By picking a goal that clearly states what you need to do, that can be measured to indicate you have completed it, that has action words so that you actively have to do something, that is not too ambitious, and that has clear timelines, you will be setting yourself up for academic success.

Below is an example of breaking down a long term goal (completing an assignment) into smaller, more manageable tasks. By creating these mini goals for yourself you have motivation to stay on task and be successful in completing this term.

EXAMPLE:

Assignment Instruction: Write a 5-6 page paper examining a topic of your choice that relates to course content. Include a minimum of 5 academic sources, a properly cited reference page and a title page.
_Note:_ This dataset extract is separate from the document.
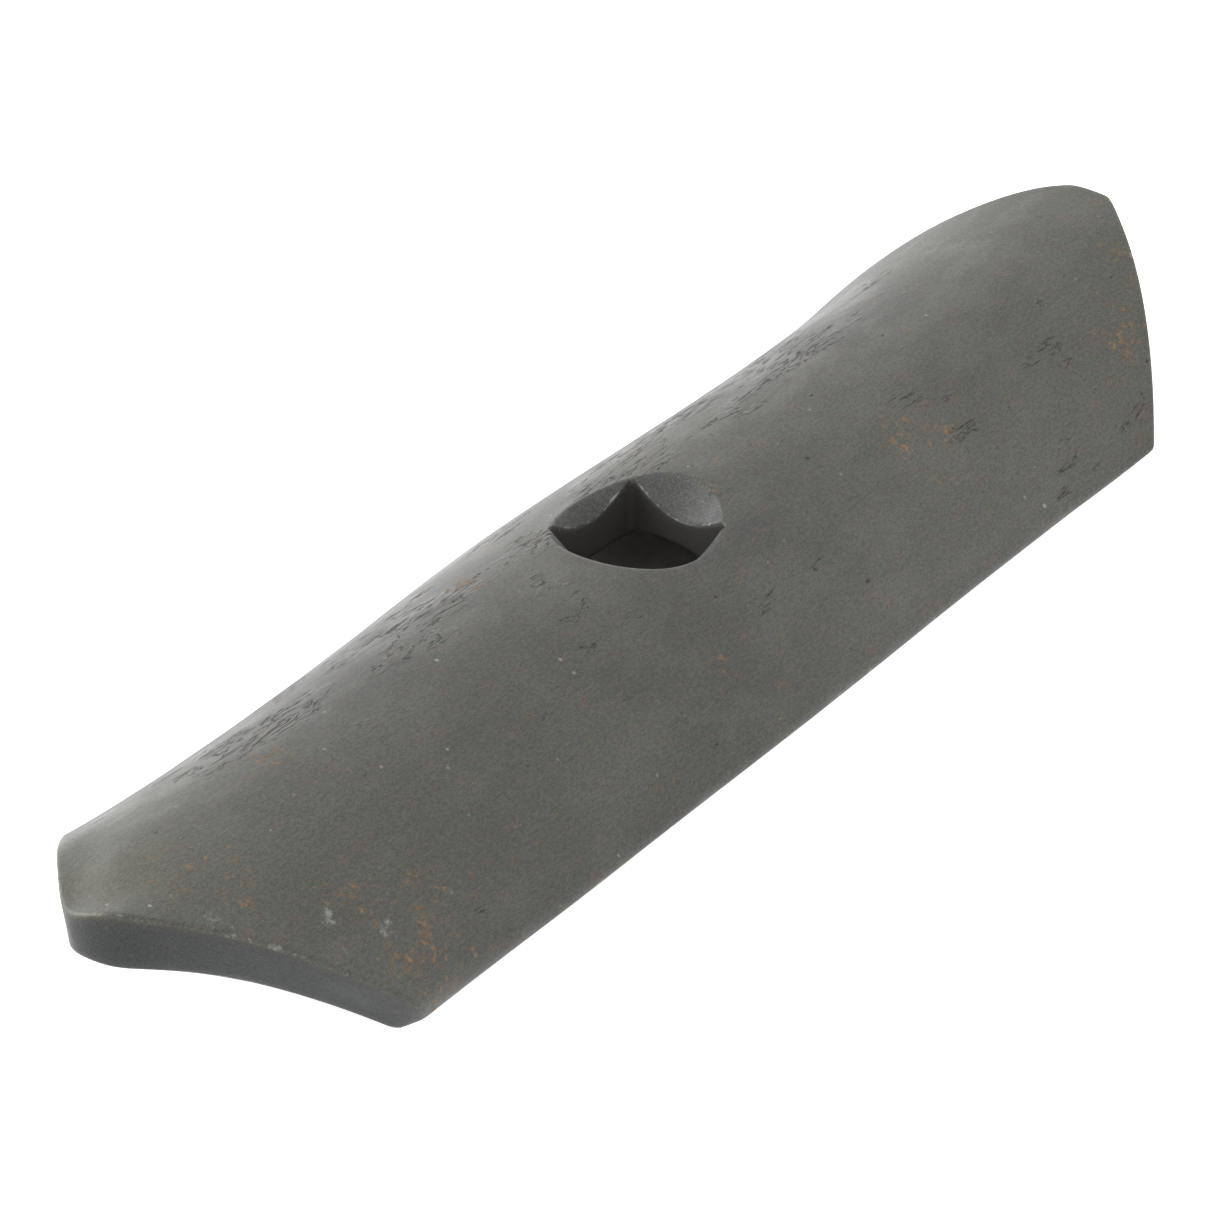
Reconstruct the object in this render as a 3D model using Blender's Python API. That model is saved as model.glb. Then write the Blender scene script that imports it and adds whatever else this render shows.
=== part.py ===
"""Reversible tillage point: one pressed steel bar, pointed at both ends, with a square bolt hole.

The bar is cropped while flat, its edges are rounded, it is pressed into a lengthwise arch, and the
hole is then punched and countersunk for a square-neck plough bolt. Metres, +Z up, +X along the bar.
The bar stands on its two long edges, with the crown of the arch on top.
"""
import math

import bmesh
import bpy
from mathutils import Matrix, Vector

# Flat blank
LENGTH = 0.2008            # nose to nose
SHOULDER_LENGTH = 0.1492   # between the corners of each long edge
BLANK_WIDTH = 0.0647       # across the bar before pressing
THICKNESS = 0.0071
NOSE_WIDTH = 0.0070        # flat left between the two crop lines
NOSE_CORNER = 0.0022       # rounding of the nose, seen from above
SHOULDER_CORNER = 0.0014   # rounding of the corners of the long edges
TOP_EDGE = 0.0012          # rolled edge on the outside
UNDER_EDGE = 0.0003        # broken edge on the inside

# Pressed arch, as the slope of the surface at a distance from the crown
FLANK_SLOPE = 66.0         # degrees, far out on the flank
CROWN_SPREAD = 0.0231      # distance over which the slope builds up
MID_SPREAD = 0.0040        # the crown is flatter by this much beside the hole
MID_REACH = 0.0275         # reach of the flatter crown along the bar
MID_DIP = 0.00066          # the crown is pressed down by this much at the hole
SLOPE_RISE = 8.85          # degrees, slope gained towards the shoulders
SLOPE_FALL = 9.67          # degrees, slope lost again towards the noses
SPREAD_RISE = 0.0014       # the crown widens towards the ends
CROWN_FALL = 0.00136       # the crown line falls towards the shoulders
CROWN_LIFT = 0.00086       # and flattens out again towards the noses

# Hole for an M14 plough bolt
SQUARE = 0.0150            # across the flats of the square
SQUARE_CORNER = 0.0009
SQUARE_TURN = -7.0         # degrees, the punch stands a little askew to the bar
RIM_DIAMETER = 0.0222      # countersink at the crown
SINK_ANGLE = 86.0          # degrees, included

# Rows of faces that let the blank bend
BEND_STEP = 0.0023
RUN_STEP = 0.0072


def clear_scene():
    for ob in list(bpy.data.objects):
        bpy.data.objects.remove(ob, do_unlink=True)


def collection(name):
    group = bpy.data.collections.new(name)
    bpy.context.scene.collection.children.link(group)
    return group


def steel():
    mat = bpy.data.materials.new("forged_steel")
    mat.use_nodes = True
    shader = mat.node_tree.nodes["Principled BSDF"]
    shader.inputs["Base Color"].default_value = (0.085, 0.085, 0.082, 1.0)
    shader.inputs["Metallic"].default_value = 0.6
    shader.inputs["Roughness"].default_value = 0.55
    return mat


def crop_corner(bm, side_x, side_y):
    """Shear one corner off the bar, from the shoulder to the nose."""
    shoulder = Vector((side_x * SHOULDER_LENGTH / 2, side_y * BLANK_WIDTH / 2, 0))
    nose = Vector((side_x * LENGTH / 2, side_y * NOSE_WIDTH / 2, 0))
    run = nose - shoulder
    normal = Vector((side_x * abs(run.y), side_y * abs(run.x), 0)).normalized()
    geom = bm.verts[:] + bm.edges[:] + bm.faces[:]
    cut = bmesh.ops.bisect_plane(bm, geom=geom, dist=1e-7, plane_co=shoulder,
                                 plane_no=normal, clear_outer=True)
    rim = [item for item in cut["geom_cut"] if isinstance(item, bmesh.types.BMEdge)]
    bmesh.ops.edgeloop_fill(bm, edges=rim)


def round_edges(bm, chosen, radius, segments):
    edges = [edge for edge in bm.edges if chosen(edge)]
    bmesh.ops.bevel(bm, geom=edges, offset=radius, segments=segments, profile=0.5,
                    affect="EDGES", clamp_overlap=True, material=-1)


def upright(edge):
    run = edge.verts[0].co - edge.verts[1].co
    return abs(run.z) > 0.9 * THICKNESS


def near_nose(edge):
    return upright(edge) and abs(edge.verts[0].co.x) > LENGTH / 2 - 0.003


def near_shoulder(edge):
    return upright(edge) and abs(edge.verts[0].co.y) > BLANK_WIDTH / 2 - 1e-5


def on_rim(edge, level):
    low = min(edge.verts[0].co.z, edge.verts[1].co.z)
    high = max(edge.verts[0].co.z, edge.verts[1].co.z)
    turned = len(edge.link_faces) == 2 and edge.calc_face_angle() > 0.5
    return abs(low - level) < 1e-6 and abs(high - level) < 1e-6 and turned


def rule_lines(bm, axis, half, step):
    """Cut rows across the blank so that it can bend."""
    count = max(2, 2 * round(half / step))
    for index in range(1, count):
        spot = Vector((0, 0, 0))
        spot[axis] = -half + 2 * half * index / count
        normal = Vector((0, 0, 0))
        normal[axis] = 1
        geom = bm.verts[:] + bm.edges[:] + bm.faces[:]
        bmesh.ops.bisect_plane(bm, geom=geom, dist=1e-7, plane_co=spot, plane_no=normal)


def flat_blank():
    """The cropped bar, flat, its outside face at z = 0 and its inside face below."""
    bm = bmesh.new()
    bmesh.ops.create_cube(bm, size=1.0)
    bmesh.ops.scale(bm, vec=(LENGTH, BLANK_WIDTH, THICKNESS), verts=bm.verts)
    bmesh.ops.translate(bm, vec=(0, 0, -THICKNESS / 2), verts=bm.verts)
    for side_x in (-1, 1):
        for side_y in (-1, 1):
            crop_corner(bm, side_x, side_y)
    round_edges(bm, near_nose, NOSE_CORNER, 3)
    round_edges(bm, near_shoulder, SHOULDER_CORNER, 2)
    round_edges(bm, lambda edge: on_rim(edge, 0.0), TOP_EDGE, 3)
    round_edges(bm, lambda edge: on_rim(edge, -THICKNESS), UNDER_EDGE, 2)
    rule_lines(bm, 1, BLANK_WIDTH / 2, BEND_STEP)
    rule_lines(bm, 0, LENGTH / 2, RUN_STEP)
    bmesh.ops.remove_doubles(bm, verts=bm.verts, dist=1e-6)
    loose = [face for face in bm.faces if len(face.verts) > 4]
    bmesh.ops.triangulate(bm, faces=loose)
    return bm


def mid_share(x):
    return math.exp(-(x / MID_REACH) ** 2)


def crown_height(x):
    share = (2 * x / SHOULDER_LENGTH) ** 2
    return -CROWN_FALL * share + CROWN_LIFT * share ** 2 - MID_DIP * mid_share(x)


def slope_at(x, reach):
    """Slope of the pressed surface, in radians, at a distance across from the crown."""
    share = (2 * x / SHOULDER_LENGTH) ** 2
    limit = math.radians(FLANK_SLOPE + SLOPE_RISE * share - SLOPE_FALL * share ** 2)
    spread = CROWN_SPREAD + SPREAD_RISE * share + MID_SPREAD * mid_share(x)
    ratio = reach / spread
    return limit * ratio / math.sqrt(1 + ratio * ratio)


def pressed(point):
    """Where the press moves a point of the flat blank."""
    across = 0.0
    fall = 0.0
    steps = 24
    for index in range(steps):
        slope = slope_at(point.x, point.y * (index + 0.5) / steps)
        across += math.cos(slope) * point.y / steps
        fall += math.sin(slope) * point.y / steps
    slope = slope_at(point.x, point.y)
    depth = -point.z
    y = across - depth * math.sin(slope)
    z = crown_height(point.x) - fall - depth * math.cos(slope)
    return Vector((point.x, y, z))


def add_object(bm, name, group):
    bmesh.ops.recalc_face_normals(bm, faces=bm.faces)
    mesh = bpy.data.meshes.new(name)
    bm.to_mesh(mesh)
    bm.free()
    ob = bpy.data.objects.new(name, mesh)
    group.objects.link(ob)
    return ob


def add_cutter(bm, name, group):
    ob = add_object(bm, name, group)
    ob.hide_render = True
    ob.display_type = "WIRE"
    return ob


def square_punch(crown, group):
    bm = bmesh.new()
    bmesh.ops.create_cube(bm, size=1.0)
    bmesh.ops.scale(bm, vec=(SQUARE, SQUARE, 6 * THICKNESS), verts=bm.verts)
    bmesh.ops.translate(bm, vec=(0, 0, crown), verts=bm.verts)
    corners = []
    for edge in bm.edges:
        if abs(edge.verts[0].co.z - edge.verts[1].co.z) > THICKNESS:
            corners.append(edge)
    bmesh.ops.bevel(bm, geom=corners, offset=SQUARE_CORNER, segments=3, profile=0.5,
                    affect="EDGES", clamp_overlap=True, material=-1)
    turn = Matrix.Rotation(math.radians(SQUARE_TURN), 3, "Z")
    bmesh.ops.rotate(bm, cent=(0, 0, 0), matrix=turn, verts=bm.verts)
    return add_cutter(bm, "square_punch", group)


def countersink(crown, group):
    """A cone that is wider above the crown and ends inside the square."""
    flare = math.tan(math.radians(SINK_ANGLE / 2))
    above = 0.004
    top = RIM_DIAMETER / 2 + above * flare
    tip = SQUARE * 0.3
    depth = (top - tip) / flare
    bm = bmesh.new()
    bmesh.ops.create_cone(bm, cap_ends=True, cap_tris=False, segments=72, radius1=tip,
                          radius2=top, depth=depth)
    bmesh.ops.translate(bm, vec=(0, 0, crown + above - depth / 2), verts=bm.verts)
    return add_cutter(bm, "countersink", group)


def cut_with(ob, cutter):
    mod = ob.modifiers.new(cutter.name, "BOOLEAN")
    mod.operation = "DIFFERENCE"
    mod.solver = "EXACT"
    mod.object = cutter


def main():
    clear_scene()
    parts = collection("reversible_tillage_point")
    cutters = collection("cutters")
    bm = flat_blank()
    for vert in bm.verts:
        vert.co = pressed(vert.co)
    rest = min(vert.co.z for vert in bm.verts)
    bmesh.ops.translate(bm, vec=(0, 0, -rest), verts=bm.verts)
    crown = crown_height(0.0) - rest
    point = add_object(bm, "reversible_point", parts)
    point.data.materials.append(steel())
    cut_with(point, countersink(crown, cutters))
    cut_with(point, square_punch(crown, cutters))


main()
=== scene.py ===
"""Reversible tillage point: the pressed bar in fine detail, its steel, the floor and the light.

The first end is the one at -X, which is sheared a little out of true; the second is at +X.
"""
import math

import bmesh
import bpy
from mathutils import Matrix, Vector, noise


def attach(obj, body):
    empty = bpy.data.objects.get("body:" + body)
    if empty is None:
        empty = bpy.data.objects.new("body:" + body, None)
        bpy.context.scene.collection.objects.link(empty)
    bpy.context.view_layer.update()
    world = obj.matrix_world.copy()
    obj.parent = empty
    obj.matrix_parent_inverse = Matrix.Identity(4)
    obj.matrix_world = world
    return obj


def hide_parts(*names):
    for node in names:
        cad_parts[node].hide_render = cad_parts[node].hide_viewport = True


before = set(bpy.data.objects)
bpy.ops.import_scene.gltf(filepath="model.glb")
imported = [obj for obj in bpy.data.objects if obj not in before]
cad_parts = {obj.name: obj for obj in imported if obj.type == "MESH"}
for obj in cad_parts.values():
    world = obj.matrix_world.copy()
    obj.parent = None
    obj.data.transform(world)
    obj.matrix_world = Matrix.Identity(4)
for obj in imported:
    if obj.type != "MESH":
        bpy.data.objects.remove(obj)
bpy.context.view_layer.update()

# ---------------------------------------------------------------- the bar, in metres, as it is made
LENGTH = 0.2008
SHOULDER = 0.0746          # half the distance between the corners of a long edge
HALF_WIDTH = 0.03235       # half the bar's width before pressing
THICK = 0.0071
NOSE = 0.0035              # half the flat that the shear leaves at each nose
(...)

Due Friday April 4th.

Mini Deadlines

  • Pick a topic – February 28th
  • Find academic sources – March 5th
  • Read through sources –March 8th
  • Formulate a thesis – March 9th
  • Create an outline – March 12th
  • Write first draft – March 19th
  • Complete additional research if necessary – March 22nd
  • Edit first draft – March 24th
  • Create a reference page – March 25th
  • Create a title page – March 26th
  • Final revision – March 28th

This gives one week before the final due date as contingency. If you get behind on a deadline or want to do multiple revisions, this additional week will help to ensure you can hand in your best work on time.

 

Works Cited

Fleet, Joan, Fiona Goodchild, and Richard Zajchowski. Learning for Success: Effective Strategies for Students. 3rd ed. Toronto: Nelson Thomson Learning, 1999. Print.

Learning Services Centre. “SMART Goal Setting.” Handout. Wilfrid Laurier University. 2014. Print.